Write out the complete material exactly as it stands.
# start of Exercise input
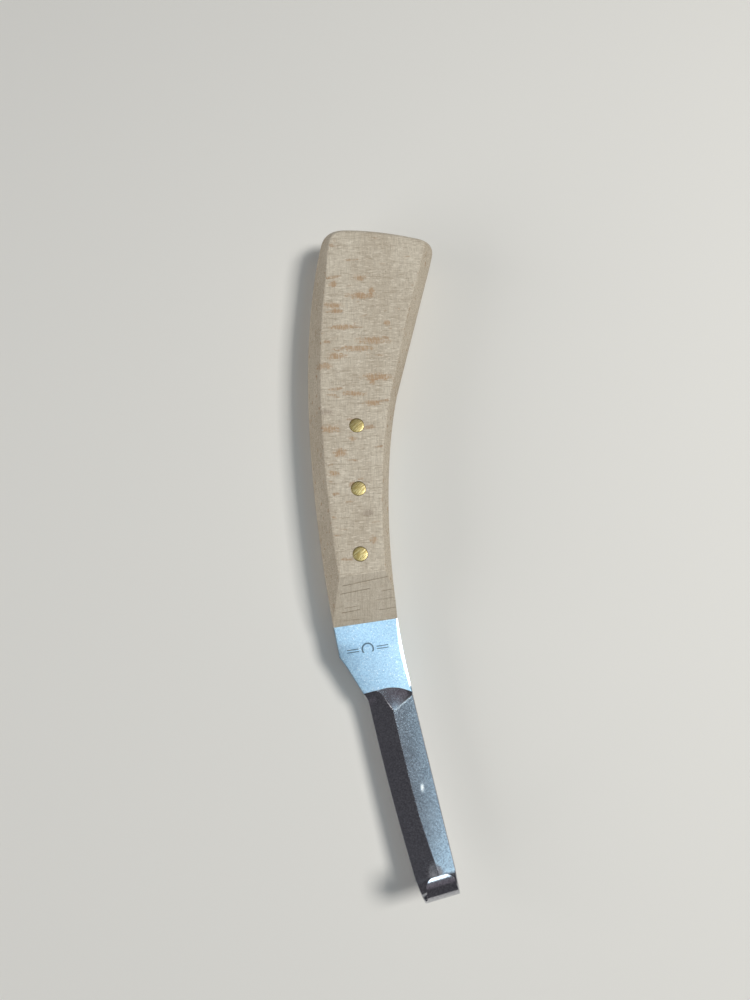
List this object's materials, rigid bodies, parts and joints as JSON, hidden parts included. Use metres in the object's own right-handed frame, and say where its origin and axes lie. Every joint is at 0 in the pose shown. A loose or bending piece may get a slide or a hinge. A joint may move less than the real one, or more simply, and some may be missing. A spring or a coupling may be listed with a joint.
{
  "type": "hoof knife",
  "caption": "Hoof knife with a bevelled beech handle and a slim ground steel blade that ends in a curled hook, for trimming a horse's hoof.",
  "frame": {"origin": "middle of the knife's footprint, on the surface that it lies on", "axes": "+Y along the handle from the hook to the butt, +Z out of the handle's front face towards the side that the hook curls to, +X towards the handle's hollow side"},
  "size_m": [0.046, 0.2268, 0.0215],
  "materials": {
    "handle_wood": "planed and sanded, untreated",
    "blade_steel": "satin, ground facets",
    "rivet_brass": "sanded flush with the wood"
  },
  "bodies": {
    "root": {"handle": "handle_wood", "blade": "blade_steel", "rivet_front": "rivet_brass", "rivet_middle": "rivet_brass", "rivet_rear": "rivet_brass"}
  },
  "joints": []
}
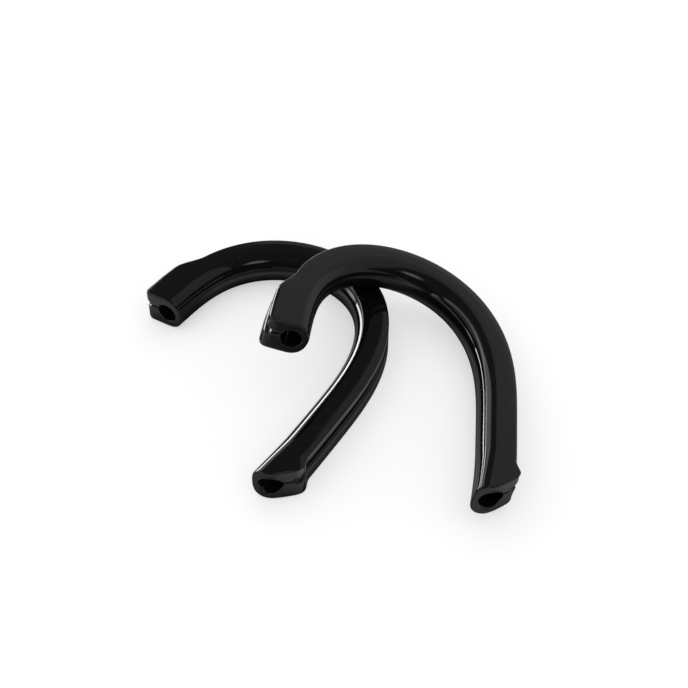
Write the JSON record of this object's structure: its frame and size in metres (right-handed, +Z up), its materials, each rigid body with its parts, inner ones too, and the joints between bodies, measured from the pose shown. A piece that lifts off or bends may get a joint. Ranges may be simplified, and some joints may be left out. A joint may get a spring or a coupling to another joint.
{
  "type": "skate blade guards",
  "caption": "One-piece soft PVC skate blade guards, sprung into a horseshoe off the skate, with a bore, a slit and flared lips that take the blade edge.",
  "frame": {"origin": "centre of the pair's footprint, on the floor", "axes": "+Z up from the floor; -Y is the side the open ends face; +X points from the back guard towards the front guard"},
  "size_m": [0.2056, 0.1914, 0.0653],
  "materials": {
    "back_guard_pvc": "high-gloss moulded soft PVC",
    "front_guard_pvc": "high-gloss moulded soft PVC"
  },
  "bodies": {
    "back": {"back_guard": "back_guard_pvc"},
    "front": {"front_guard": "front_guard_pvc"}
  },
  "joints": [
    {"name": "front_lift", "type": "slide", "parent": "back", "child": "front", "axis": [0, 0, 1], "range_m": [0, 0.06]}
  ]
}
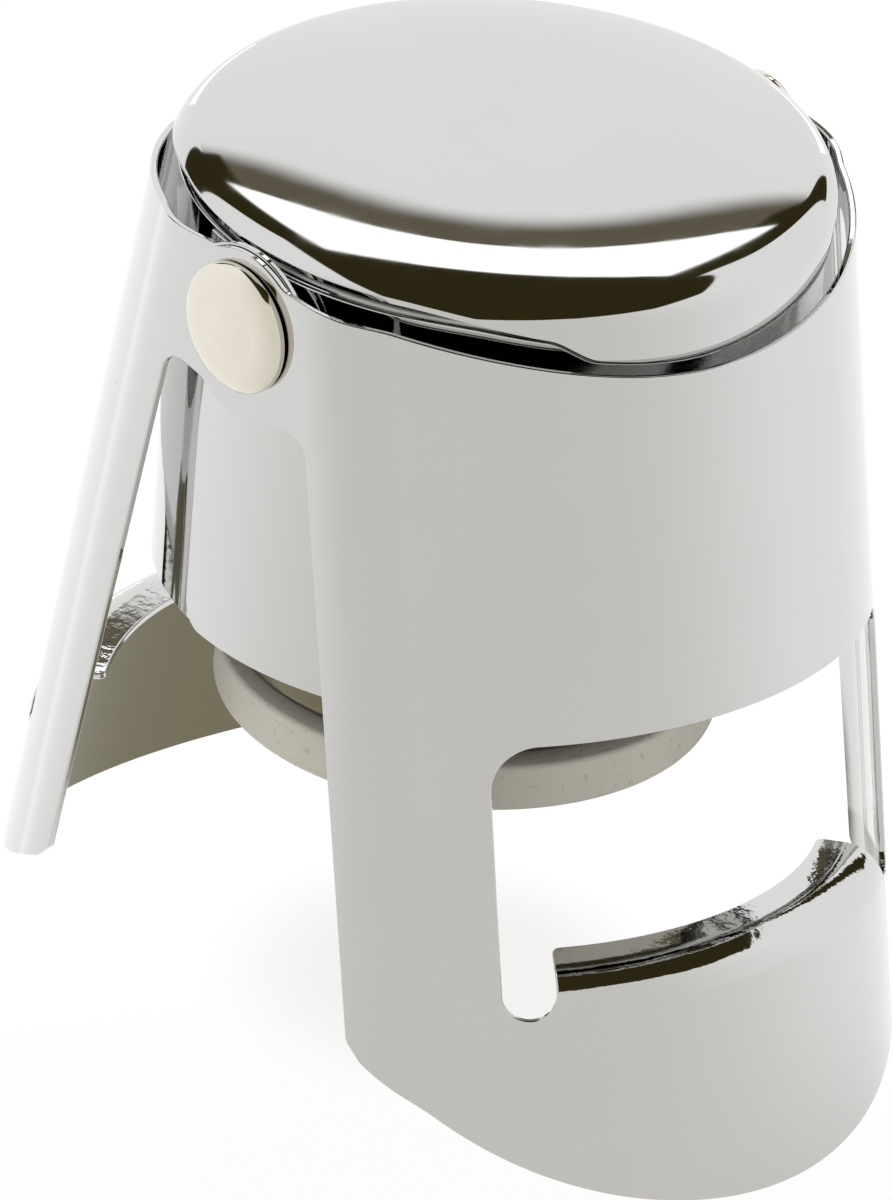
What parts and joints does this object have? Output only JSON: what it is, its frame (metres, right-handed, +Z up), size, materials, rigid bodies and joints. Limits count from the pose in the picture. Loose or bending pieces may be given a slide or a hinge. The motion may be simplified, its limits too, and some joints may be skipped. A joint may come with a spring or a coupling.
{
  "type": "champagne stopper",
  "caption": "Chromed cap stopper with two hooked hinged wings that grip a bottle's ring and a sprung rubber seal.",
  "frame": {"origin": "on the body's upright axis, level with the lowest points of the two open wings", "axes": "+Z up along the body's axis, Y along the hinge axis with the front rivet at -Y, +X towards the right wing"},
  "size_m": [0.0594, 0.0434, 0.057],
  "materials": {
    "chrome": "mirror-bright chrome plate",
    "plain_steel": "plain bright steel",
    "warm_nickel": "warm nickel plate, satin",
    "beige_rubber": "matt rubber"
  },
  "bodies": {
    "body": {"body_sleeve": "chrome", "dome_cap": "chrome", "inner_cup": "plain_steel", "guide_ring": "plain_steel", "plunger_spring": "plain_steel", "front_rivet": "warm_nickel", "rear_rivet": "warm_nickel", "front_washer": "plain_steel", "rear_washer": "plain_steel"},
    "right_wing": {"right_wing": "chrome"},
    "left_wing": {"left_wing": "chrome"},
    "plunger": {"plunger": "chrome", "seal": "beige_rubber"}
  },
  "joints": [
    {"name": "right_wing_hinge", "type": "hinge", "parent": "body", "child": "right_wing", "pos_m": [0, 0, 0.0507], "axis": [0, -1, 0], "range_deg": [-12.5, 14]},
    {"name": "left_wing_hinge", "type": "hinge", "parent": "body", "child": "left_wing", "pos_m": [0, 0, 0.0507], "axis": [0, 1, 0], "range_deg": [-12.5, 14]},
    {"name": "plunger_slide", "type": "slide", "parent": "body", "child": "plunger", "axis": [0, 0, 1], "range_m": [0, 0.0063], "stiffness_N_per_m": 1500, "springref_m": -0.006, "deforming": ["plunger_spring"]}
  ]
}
# end of Exercise input
Expected answer =
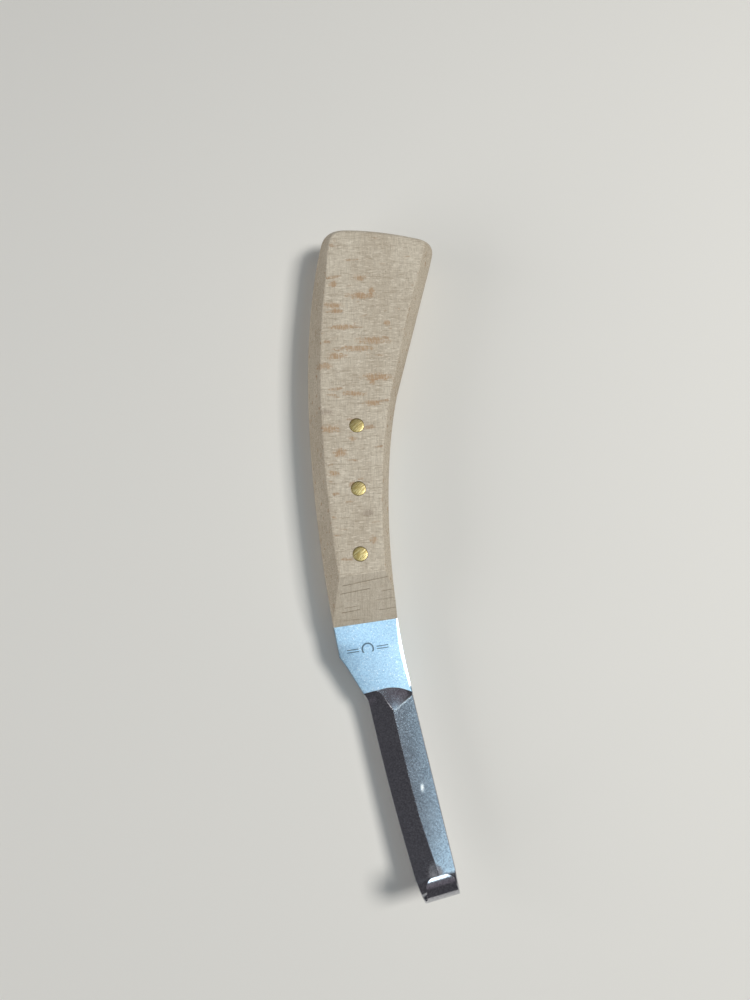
List this object's materials, rigid bodies, parts and joints as JSON, hidden parts included. Use metres in the object's own right-handed frame, and say where its origin and axes lie. Every joint is at 0 in the pose shown. A loose or bending piece may get a slide or a hinge. A joint may move less than the real one, or more simply, and some may be missing. A spring or a coupling may be listed with a joint.
{
  "type": "hoof knife",
  "caption": "Hoof knife with a bevelled beech handle and a slim ground steel blade that ends in a curled hook, for trimming a horse's hoof.",
  "frame": {"origin": "middle of the knife's footprint, on the surface that it lies on", "axes": "+Y along the handle from the hook to the butt, +Z out of the handle's front face towards the side that the hook curls to, +X towards the handle's hollow side"},
  "size_m": [0.046, 0.2268, 0.0215],
  "materials": {
    "handle_wood": "planed and sanded, untreated",
    "blade_steel": "satin, ground facets",
    "rivet_brass": "sanded flush with the wood"
  },
  "bodies": {
    "root": {"handle": "handle_wood", "blade": "blade_steel", "rivet_front": "rivet_brass", "rivet_middle": "rivet_brass", "rivet_rear": "rivet_brass"}
  },
  "joints": []
}
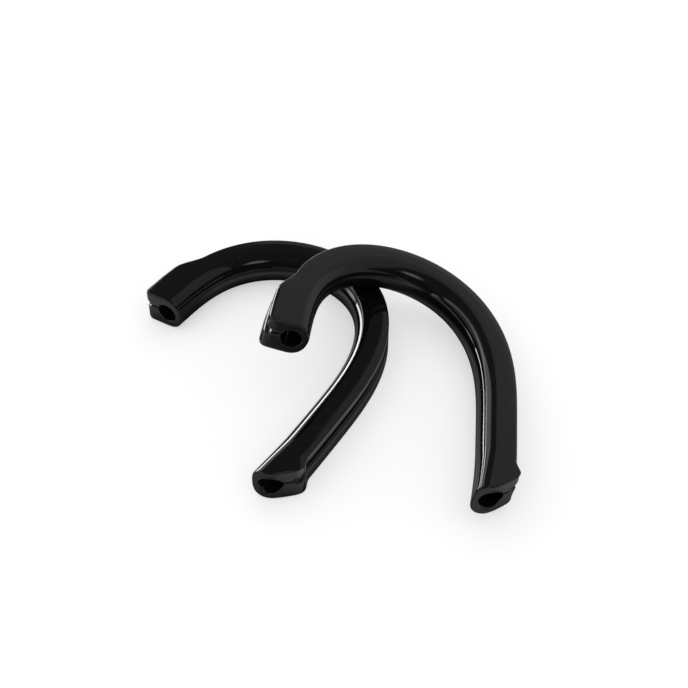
Write the JSON record of this object's structure: its frame and size in metres (right-handed, +Z up), its materials, each rigid body with its parts, inner ones too, and the joints between bodies, measured from the pose shown. A piece that lifts off or bends may get a joint. Ranges may be simplified, and some joints may be left out. A joint may get a spring or a coupling to another joint.
{
  "type": "skate blade guards",
  "caption": "One-piece soft PVC skate blade guards, sprung into a horseshoe off the skate, with a bore, a slit and flared lips that take the blade edge.",
  "frame": {"origin": "centre of the pair's footprint, on the floor", "axes": "+Z up from the floor; -Y is the side the open ends face; +X points from the back guard towards the front guard"},
  "size_m": [0.2056, 0.1914, 0.0653],
  "materials": {
    "back_guard_pvc": "high-gloss moulded soft PVC",
    "front_guard_pvc": "high-gloss moulded soft PVC"
  },
  "bodies": {
    "back": {"back_guard": "back_guard_pvc"},
    "front": {"front_guard": "front_guard_pvc"}
  },
  "joints": [
    {"name": "front_lift", "type": "slide", "parent": "back", "child": "front", "axis": [0, 0, 1], "range_m": [0, 0.06]}
  ]
}
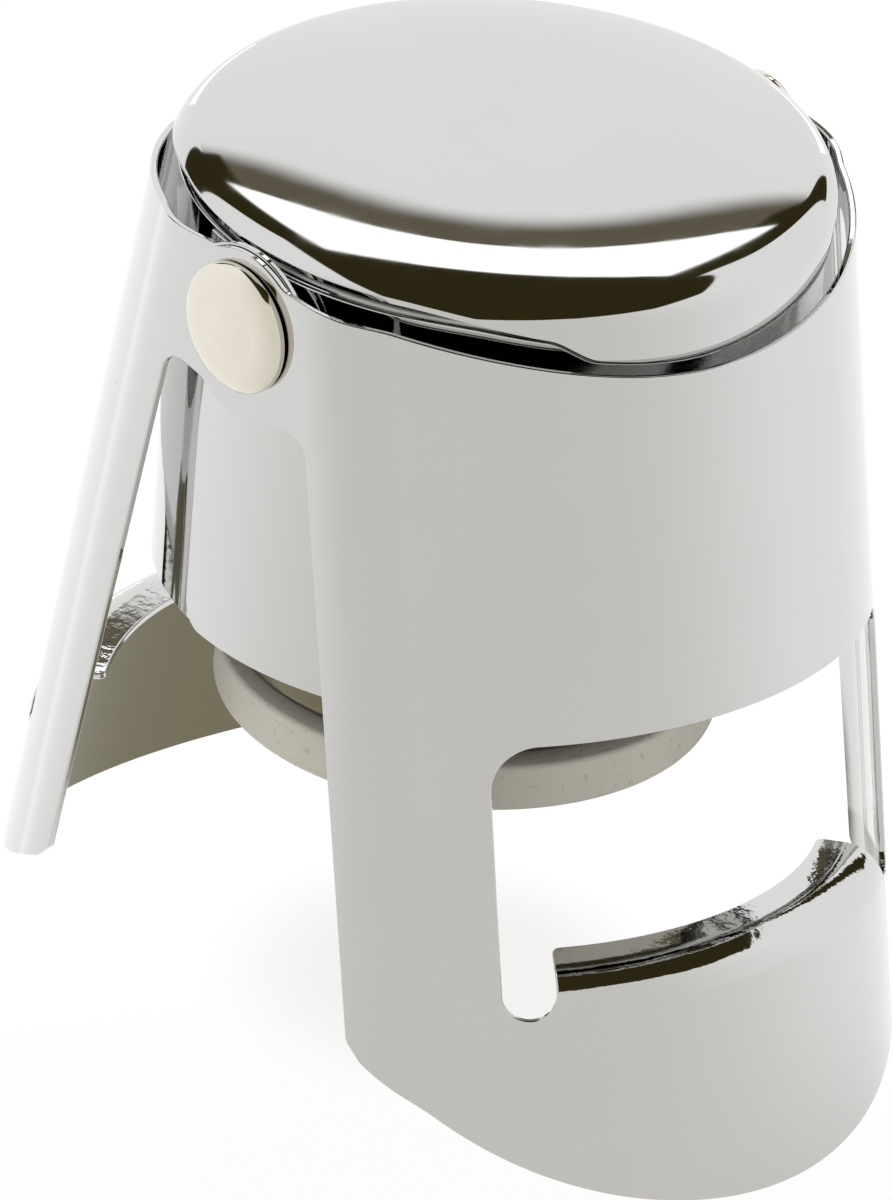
What parts and joints does this object have? Output only JSON: what it is, its frame (metres, right-handed, +Z up), size, materials, rigid bodies and joints. Limits count from the pose in the picture. Loose or bending pieces may be given a slide or a hinge. The motion may be simplified, its limits too, and some joints may be skipped. A joint may come with a spring or a coupling.
{
  "type": "champagne stopper",
  "caption": "Chromed cap stopper with two hooked hinged wings that grip a bottle's ring and a sprung rubber seal.",
  "frame": {"origin": "on the body's upright axis, level with the lowest points of the two open wings", "axes": "+Z up along the body's axis, Y along the hinge axis with the front rivet at -Y, +X towards the right wing"},
  "size_m": [0.0594, 0.0434, 0.057],
  "materials": {
    "chrome": "mirror-bright chrome plate",
    "plain_steel": "plain bright steel",
    "warm_nickel": "warm nickel plate, satin",
    "beige_rubber": "matt rubber"
  },
  "bodies": {
    "body": {"body_sleeve": "chrome", "dome_cap": "chrome", "inner_cup": "plain_steel", "guide_ring": "plain_steel", "plunger_spring": "plain_steel", "front_rivet": "warm_nickel", "rear_rivet": "warm_nickel", "front_washer": "plain_steel", "rear_washer": "plain_steel"},
    "right_wing": {"right_wing": "chrome"},
    "left_wing": {"left_wing": "chrome"},
    "plunger": {"plunger": "chrome", "seal": "beige_rubber"}
  },
  "joints": [
    {"name": "right_wing_hinge", "type": "hinge", "parent": "body", "child": "right_wing", "pos_m": [0, 0, 0.0507], "axis": [0, -1, 0], "range_deg": [-12.5, 14]},
    {"name": "left_wing_hinge", "type": "hinge", "parent": "body", "child": "left_wing", "pos_m": [0, 0, 0.0507], "axis": [0, 1, 0], "range_deg": [-12.5, 14]},
    {"name": "plunger_slide", "type": "slide", "parent": "body", "child": "plunger", "axis": [0, 0, 1], "range_m": [0, 0.0063], "stiffness_N_per_m": 1500, "springref_m": -0.006, "deforming": ["plunger_spring"]}
  ]
}